I'd like to write a poem today. This week's prompt over at One Single Impression is "homecoming"; I'm not sure what to make of that. I find one-word prompts awfully difficult to work from. I'm always stunned at the variety and richness of subject matter that other people always seem to come up with.

Still coming: Fairy Land is nearly finished!

____________

*Le Guin, Ursula K. Steering the Craft: Exercises and Discussions on Story Writing for the Lone Navigator or the Mutinous Crew. Portland: The Eighth Mountain Press, 1998. p. 119-20, 122-23, 132.

2 comments:

spacedlaw said...

Long post indeed.
I think I shall have to buy that book in the end.
I like the bastard's tale (would love to see the unsafe version of that too, if you could email it...)

I spotted a few "the the" in the text by the way...

Jess said...

Hi! It's lovely to have you back. How are the fishes?
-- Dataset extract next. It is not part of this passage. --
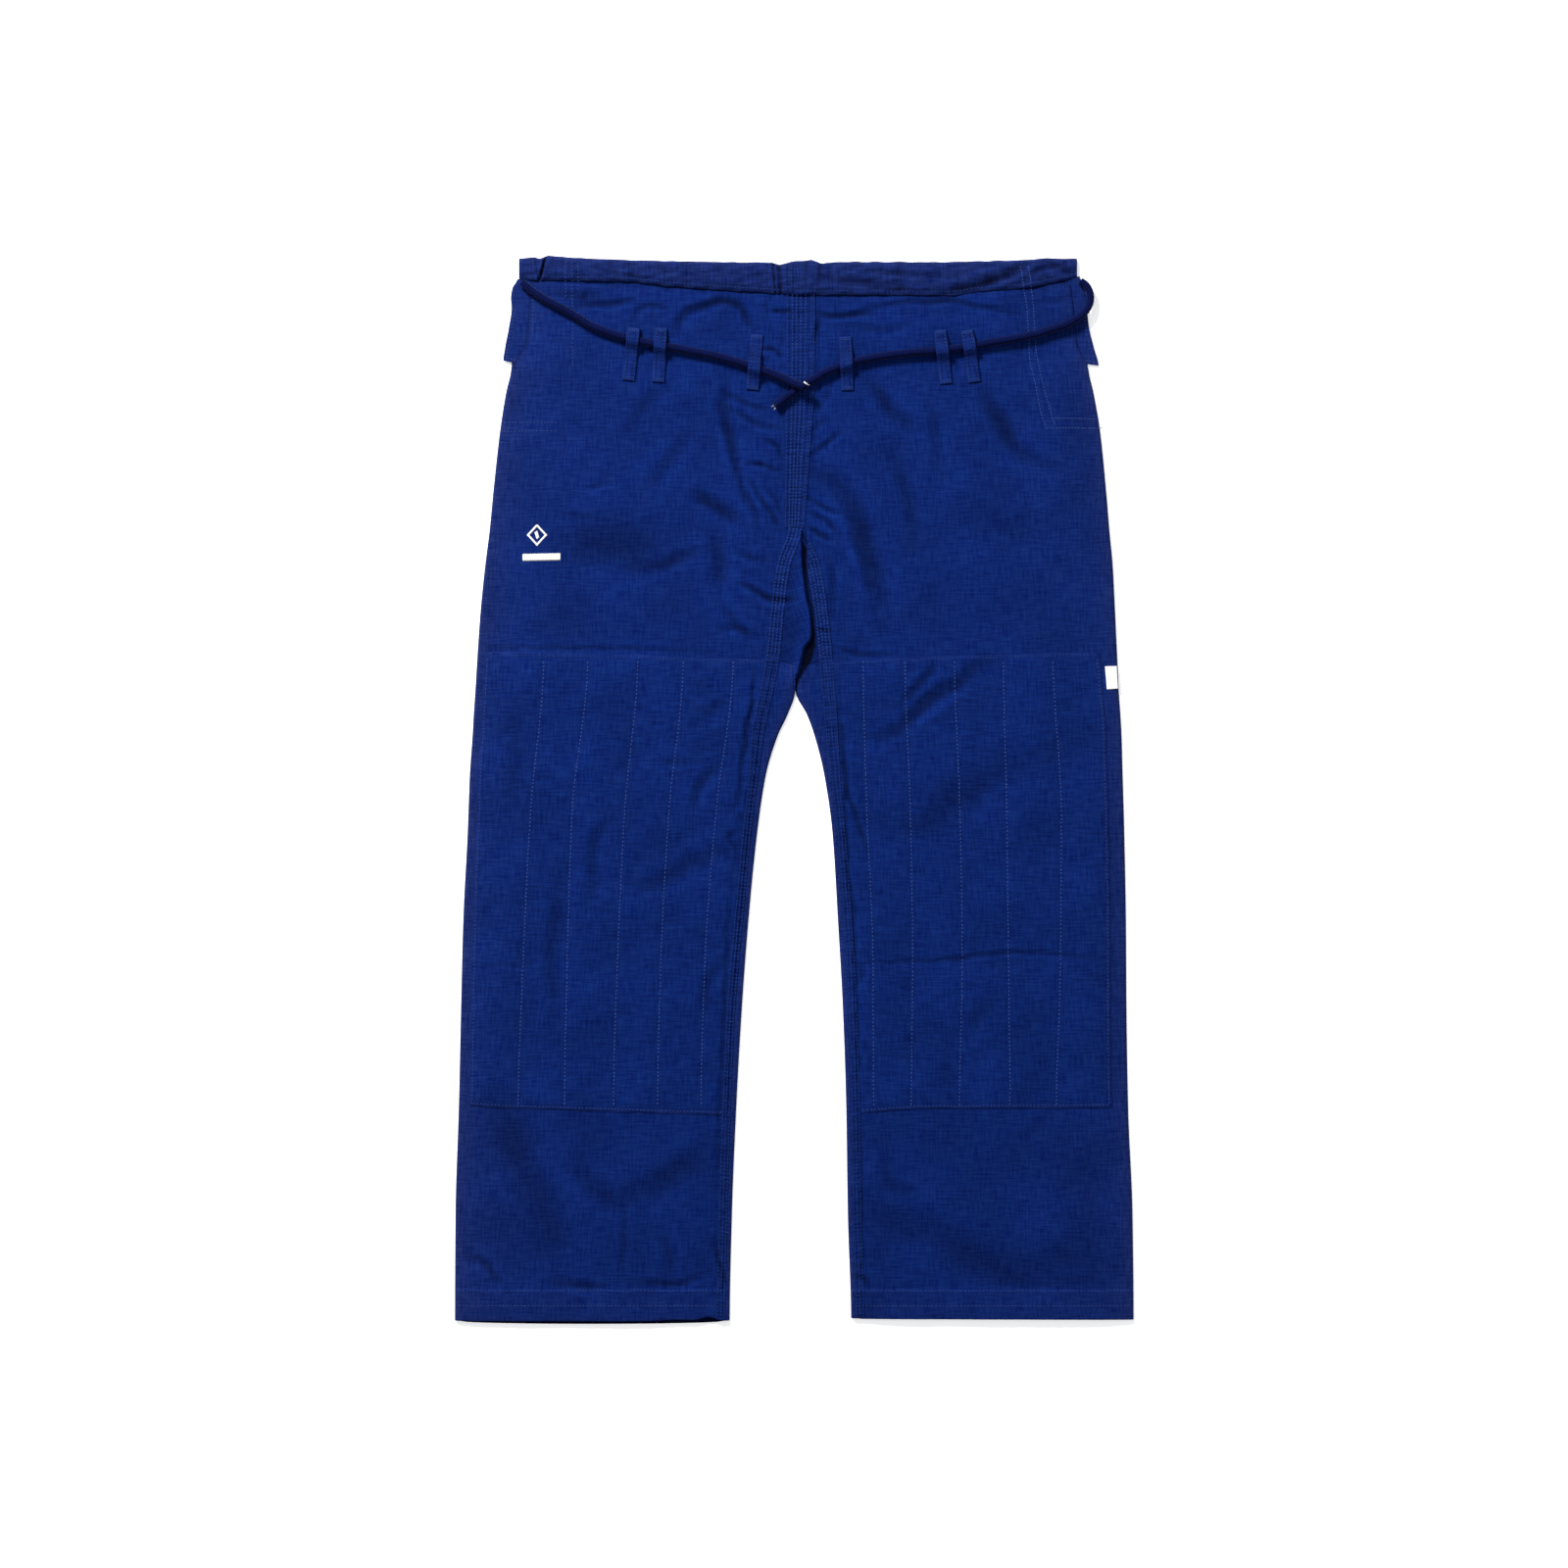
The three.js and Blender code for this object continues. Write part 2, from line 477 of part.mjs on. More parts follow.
// ---- Side vents: the facing of the back shows beside the front, and its corner sticks out ----
const ventFacings = {
  left: [
    { outerX: -253, outerY: 462.5, innerY: 462.5 }, { outerX: -255.5, outerY: 440, innerY: 440 },
    { outerX: -259, outerY: 420, innerY: 420 }, { outerX: -263, outerY: 401, innerY: 401.5 },
    { outerX: -264.5, outerY: 390, innerX: -253.5, innerY: 387.5 },
  ],
  right: [
    { outerX: 261, outerY: 462.5, innerY: 462.5 }, { outerX: 264.5, outerY: 440, innerY: 440 },
    { outerX: 268, outerY: 420, innerY: 420 }, { outerX: 272.5, outerY: 401, innerY: 401.5 },
    { outerX: 276.5, outerY: 385.5, innerX: 264.8, innerY: 387 },
  ],
};

for (const side of ['left', 'right']) {
  const leg = legs[side];
  const rows = ventFacings[side].map(({ outerX, outerY, innerX, innerY }) => {
    const frontX = column(leg.edge, innerY) + leg.inward * (leg.vent - 2 * GAP);
    const x = innerX ?? frontX;
    return [0, 0.5, 1].map((u) => (
      sheetPoint(mix(outerX, x, u), mix(outerY, innerY, u), FRONT_UNDER, FRONT_UNDER + CLOTH)
    ));
  });
  addPiece(`vent_facing_${side}`, wall(rows), DRILL);
}

// ---- Plain white tab at the right side, beside the knee patch ----
const TAB_THICKNESS = 1;
const tabRows = [{ y: 112, innerX: 282.4, outerX: 292.9 }, { y: 92, innerX: 284, outerX: 293.9 }];
addPiece('side_tab', wall(tabRows.map(({ y, innerX, outerX }) => [innerX, outerX].map((x) => {
  const under = frontTop(x, y) + TRIM_GAP;
  return sheetPoint(x, y, under, under + TAB_THICKNESS);
}))), TAB_WHITE);

// ---- Drawstring: two free runs, from the ends of the casing through the belt loops to the middle ----
// The left run's end lies over the right run, which goes on under it to its own end.
const drawstrings = {
  left: {
    steps: 30,
    route: [
      [-247, 460.5, 6.9], [-240, 454.6, 7.9], [-231, 448.1, 8.4], [-220.3, 441.9, 8.7], [-208.3, 435.7, 8.9],
      [-197, 429, 9], [-185.6, 421.9, 9], [-174, 417, 9], [-162.8, 413, 9], [-152.6, 410.3, 9], [-142.8, 408, 9],
      [-134.8, 406.1, 9], [-122.4, 403.8, 9], [-107.2, 401, 9], [-93.5, 398.2, 9], [-82.3, 396.1, 9],
      [-70.8, 393.6, 9], [-56.5, 389.8, 9], [-43.5, 385.6, 9], [-35.2, 383.1, 9.1], [-25.4, 379.6, 9.7],
      [-13.8, 375.2, 11.4], [-4.9, 371, 13.9], [2.2, 367.4, 16.2], [7.1, 366, 17.2], [10.2, 366.5, 17.9],
    ],
  },
  right: {
    steps: 40,
    route: [
      [259.8, 461.8, 6.8], [263.5, 459.4, 6.8], [266.6, 455.8, 6.7], [268.4, 451, 6.6], [268.9, 445.6, 6.6],
      [267.8, 440.2, 6.8], [265.1, 435.3, 7.2], [261, 431, 7.6], [255, 426.6, 8], [247, 422.5, 8.4],
      [239, 419.5, 8.7], [229.2, 416.7, 8.9], [220.8, 414, 9], [208.7, 411.3, 9], [198, 409.1, 9],
      [181.1, 406.3, 9], [164.2, 403.3, 9], [145.9, 400.5, 9], [126.6, 398.5, 9], [107.2, 396.9, 9],
      [84.6, 394.3, 9], [61.9, 390.3, 9], [51.2, 388, 9], [41.7, 384.6, 9], [33.4, 381.1, 9],
      [25.7, 377.4, 9], [16.5, 372, 9], [8.5, 367.1, 9], [0.4, 361.8, 9], [-8.5, 355.5, 9], [-17.4, 348.4, 9],
    ],
  },
};
for (const cord of Object.values(drawstrings)) {
  cord.curve = new THREE.CatmullRomCurve3(cord.route.map((p) => new THREE.Vector3(...p)), false, 'centripetal');
}

function cordGeometry({ curve, steps }) {
  const section = new THREE.Shape(Array.from({ length: CORD_SIDES }, (_, i) => {
    const angle = (i / CORD_SIDES) * 2 * Math.PI;
    return new THREE.Vector2(Math.cos(angle), Math.sin(angle)).multiplyScalar(CORD_DIAMETER / 2);
  }));
  const tube = new THREE.ExtrudeGeometry(section, { steps, bevelEnabled: false, extrudePath: curve });
  tube.deleteAttribute('normal');
  tube.deleteAttribute('uv');
  return mergeVertices(tube, 1e-3);
}

addPiece('drawstring_left', cordGeometry(drawstrings.left), CORD_BLUE);
addPiece('drawstring_right', cordGeometry(drawstrings.right), CORD_BLUE);

// ---- Belt loops: straps sewn down at both ends, arched over the drawstring ----
const beltLoops = [
  { name: 'belt_loop_left_outer', cord: 'left', top: [-145.5, 419.5], bottom: [-150.4, 371.5] },
  { name: 'belt_loop_left_middle', cord: 'left', top: [-121, 419.5], bottom: [-123.3, 370] },
  { name: 'belt_loop_left_inner', cord: 'left', top: [-33.8, 413.5], bottom: [-37.8, 363] },
  { name: 'belt_loop_right_inner', cord: 'right', top: [46.3, 411.5], bottom: [48.5, 362.5] },
  { name: 'belt_loop_right_middle', cord: 'right', top: [132.2, 417.5], bottom: [138, 368.5] },
  { name: 'belt_loop_right_outer', cord: 'right', top: [156.6, 417.5], bottom: [163.8, 370] },
];
// Over the cord: distance along the strap from the cord, and height above the cord's middle, of each face. The last
// pair is back on the front panel, so its heights are above the panel.
const hump = [
  { underAlong: 0, underRise: 4.1, overAlong: 0, overRise: 5.5 },
  { underAlong: 3.1, underRise: 3.3, overAlong: 3.9, overRise: 4.5 },
  { underAlong: 5.5, underRise: -0.2, overAlong: 6.8, overRise: 0.4 },
];
const HUMP_FOOT = { underAlong: 8.6, overAlong: 9.8 };

// The drawstring's middle where it crosses a given x.
function cordAt(cord, x) {
  return cord.curve.getPoints(CORD_SAMPLES).reduce((best, p) => (Math.abs(p.x - x) < Math.abs(best.x - x) ? p : best));
}

function loopGrid({ cord, top, bottom }) {
  const length = Math.hypot(bottom[0] - top[0], bottom[1] - top[1]);
  const direction = [(bottom[0] - top[0]) / length, (bottom[1] - top[1]) / length];
  const place = (along, across) => [
    top[0] + direction[0] * along - direction[1] * across, top[1] + direction[1] * along + direction[0] * across,
  ];
  const onPanel = (along, across) => {
    const [x, y] = place(along, across);
    return frontTop(x, y) + TRIM_GAP;
  };
  const strips = [-0.5, 0, 0.5].map((fraction) => {
    const across = fraction * LOOP_WIDTH;
    let middle = length / 2;
    for (let pass = 0; pass < 3; pass++) {
      const [x, y] = place(middle, across);
      middle += y - cordAt(drawstrings[cord], x).y;
    }
    const crossing = cordAt(drawstrings[cord], place(middle, across)[0]);
    const flat = (along) => ({
      over: [...place(along, across), onPanel(along, across) + LOOP_CLOTH],
      under: [...place(along, across), onPanel(along, across)],
    });
    const raised = (sign) => ({ underAlong, underRise, overAlong, overRise }) => ({
      over: [...place(middle + sign * overAlong, across), crossing.z + overRise],
      under: [...place(middle + sign * underAlong, across), crossing.z + underRise],
    });
    const foot = (sign) => ({
      over: [...place(middle + sign * HUMP_FOOT.overAlong, across),
        onPanel(middle + sign * HUMP_FOOT.overAlong, across) + LOOP_CLOTH],
      under: [...place(middle + sign * HUMP_FOOT.underAlong, across),
        onPanel(middle + sign * HUMP_FOOT.underAlong, across)],
    });
    return [
      flat(0), flat(TACK), foot(-1), ...hump.slice(1).reverse().map(raised(-1)), ...hump.map(raised(1)),
      foot(1), flat(length - TACK), flat(length),
    ];
  });
  return strips[0].map((_, i) => strips.map((strip) => strip[i]));
}

for (const loop of beltLoops) addPiece(loop.name, wall(loopGrid(loop)), DRILL);

export default garment;
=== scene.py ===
"""Jiu-jitsu gi trousers laid out flat, front side up, seen from straight above.

The cloth pieces are thin shells that follow the form of the solids and add finer creases. Sizes below are in
millimetres in the row frame: +Y towards the waist, +Z up, origin on the floor under the middle. Left is -X, as seen
from above.
"""

import math

import bpy
import numpy as np
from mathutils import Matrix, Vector
from mathutils.bvhtree import BVHTree


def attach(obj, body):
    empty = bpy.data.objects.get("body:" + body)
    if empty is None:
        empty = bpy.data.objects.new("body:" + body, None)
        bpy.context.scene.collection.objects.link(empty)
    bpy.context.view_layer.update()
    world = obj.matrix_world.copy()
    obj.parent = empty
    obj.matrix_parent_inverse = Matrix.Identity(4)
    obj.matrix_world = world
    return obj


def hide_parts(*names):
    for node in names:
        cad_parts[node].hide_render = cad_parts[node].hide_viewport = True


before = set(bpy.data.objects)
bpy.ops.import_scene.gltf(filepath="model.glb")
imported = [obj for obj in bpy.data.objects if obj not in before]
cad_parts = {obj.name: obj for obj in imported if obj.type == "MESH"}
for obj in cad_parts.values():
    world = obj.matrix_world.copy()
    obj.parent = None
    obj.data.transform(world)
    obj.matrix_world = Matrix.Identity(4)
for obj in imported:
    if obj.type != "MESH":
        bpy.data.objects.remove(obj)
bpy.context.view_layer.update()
MM = 0.001

# ---- Camera, light and floor ----
scene = bpy.context.scene
scene.view_settings.view_transform = "Standard"
scene.view_settings.look = "None"

LENS = 100
SENSOR = 36
VIEW_WIDTH = 1424
AIM = (-9.3, 5.3, 5)

camera_data = bpy.data.cameras.new("camera")
camera_data.lens = LENS
camera_data.sensor_width = SENSOR
camera_data.clip_end = 100
camera = bpy.data.objects.new("camera", camera_data)
camera.location = (AIM[0] * MM, AIM[1] * MM, (AIM[2] + VIEW_WIDTH * LENS / SENSOR) * MM)
scene.collection.objects.link(camera)
scene.camera = camera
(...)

The book is fabulous-- I was surprised by how much doing the exercises has freed me up. Just goes to show that you're never too old or experienced to go back to basics. :)

Argh! I'm glad you caught those-- never saw 'em. The typos always slip through, don't they? Every time I post a post I end up correcting seventeen bazillion different things, no matter how many times I've been over it.